**Information shown:**
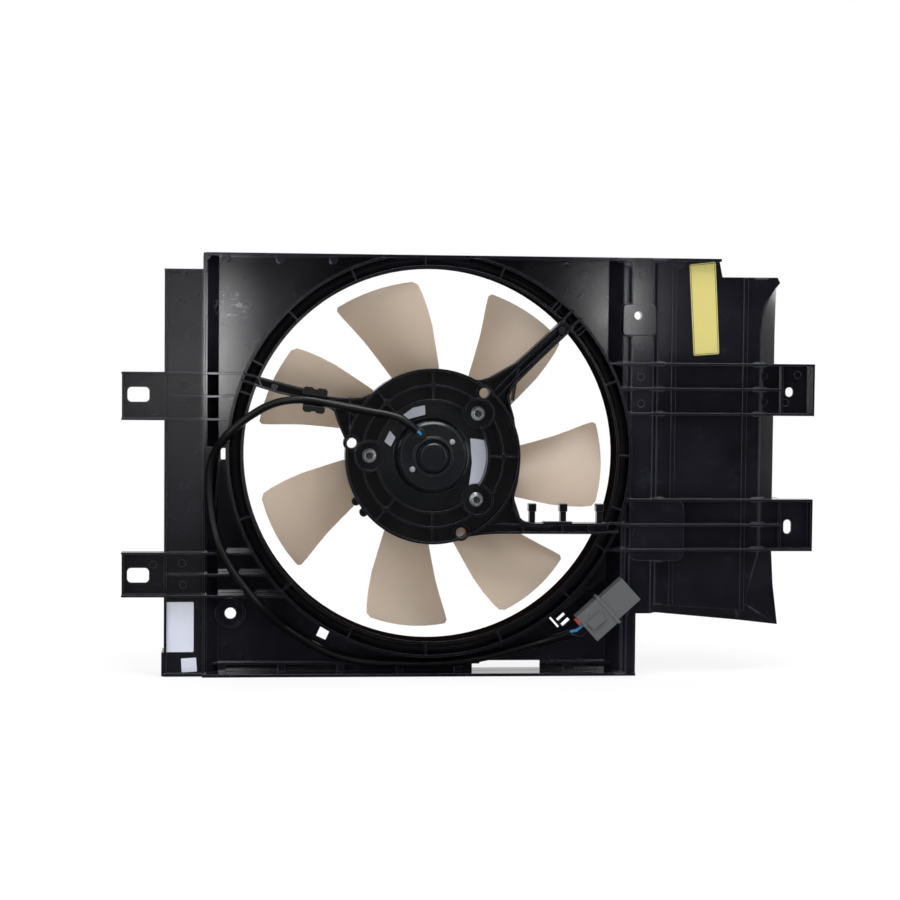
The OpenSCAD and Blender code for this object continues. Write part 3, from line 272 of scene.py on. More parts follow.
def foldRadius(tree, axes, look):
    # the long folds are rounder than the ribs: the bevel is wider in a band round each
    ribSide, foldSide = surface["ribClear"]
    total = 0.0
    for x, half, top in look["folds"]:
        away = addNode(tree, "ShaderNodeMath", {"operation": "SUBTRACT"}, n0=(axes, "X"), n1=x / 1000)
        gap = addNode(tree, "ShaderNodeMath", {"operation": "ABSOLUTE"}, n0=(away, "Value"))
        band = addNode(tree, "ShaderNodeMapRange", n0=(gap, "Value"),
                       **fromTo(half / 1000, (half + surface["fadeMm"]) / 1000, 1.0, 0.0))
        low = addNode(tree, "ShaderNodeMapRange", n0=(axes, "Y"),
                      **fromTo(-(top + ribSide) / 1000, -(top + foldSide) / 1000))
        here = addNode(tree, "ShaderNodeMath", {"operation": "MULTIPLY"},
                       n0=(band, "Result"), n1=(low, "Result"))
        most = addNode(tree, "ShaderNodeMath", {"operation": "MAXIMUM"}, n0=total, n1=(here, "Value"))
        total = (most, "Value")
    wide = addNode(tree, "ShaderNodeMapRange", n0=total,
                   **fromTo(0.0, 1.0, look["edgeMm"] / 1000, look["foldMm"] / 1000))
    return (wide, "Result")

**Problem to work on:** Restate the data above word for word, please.

**Complete response:**
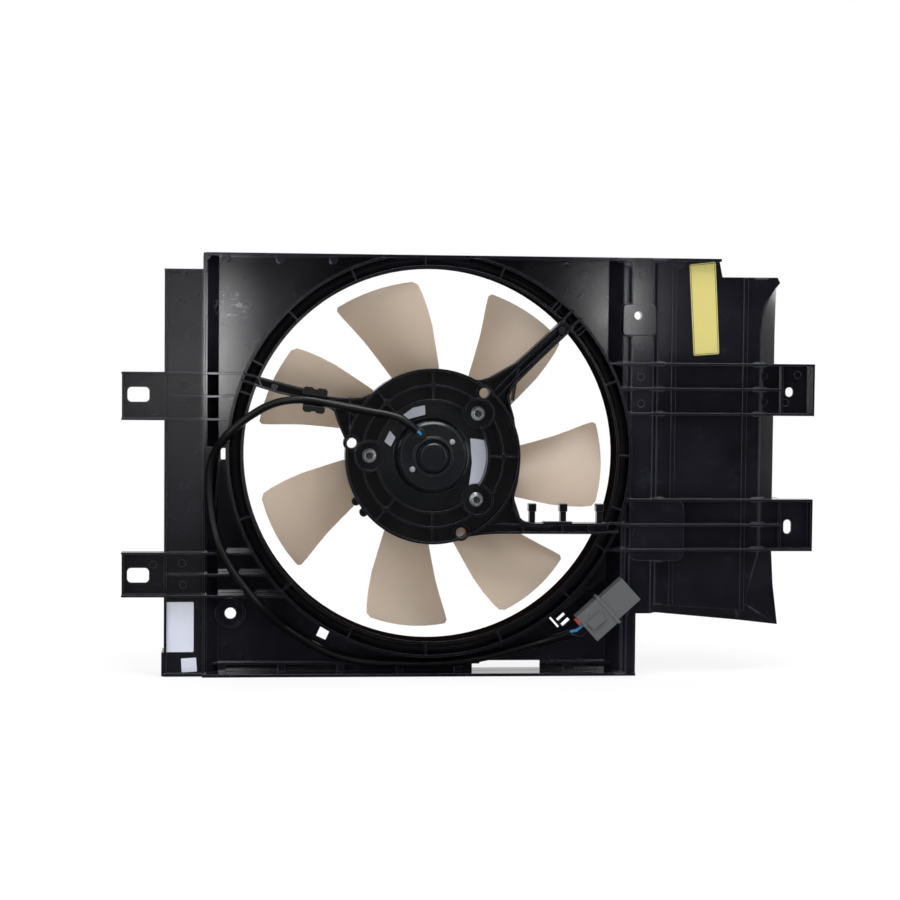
The OpenSCAD and Blender code for this object continues. Write part 3, from line 272 of scene.py on. More parts follow.
def foldRadius(tree, axes, look):
    # the long folds are rounder than the ribs: the bevel is wider in a band round each
    ribSide, foldSide = surface["ribClear"]
    total = 0.0
    for x, half, top in look["folds"]:
        away = addNode(tree, "ShaderNodeMath", {"operation": "SUBTRACT"}, n0=(axes, "X"), n1=x / 1000)
        gap = addNode(tree, "ShaderNodeMath", {"operation": "ABSOLUTE"}, n0=(away, "Value"))
        band = addNode(tree, "ShaderNodeMapRange", n0=(gap, "Value"),
                       **fromTo(half / 1000, (half + surface["fadeMm"]) / 1000, 1.0, 0.0))
        low = addNode(tree, "ShaderNodeMapRange", n0=(axes, "Y"),
                      **fromTo(-(top + ribSide) / 1000, -(top + foldSide) / 1000))
        here = addNode(tree, "ShaderNodeMath", {"operation": "MULTIPLY"},
                       n0=(band, "Result"), n1=(low, "Result"))
        most = addNode(tree, "ShaderNodeMath", {"operation": "MAXIMUM"}, n0=total, n1=(here, "Value"))
        total = (most, "Value")
    wide = addNode(tree, "ShaderNodeMapRange", n0=total,
                   **fromTo(0.0, 1.0, look["edgeMm"] / 1000, look["foldMm"] / 1000))
    return (wide, "Result")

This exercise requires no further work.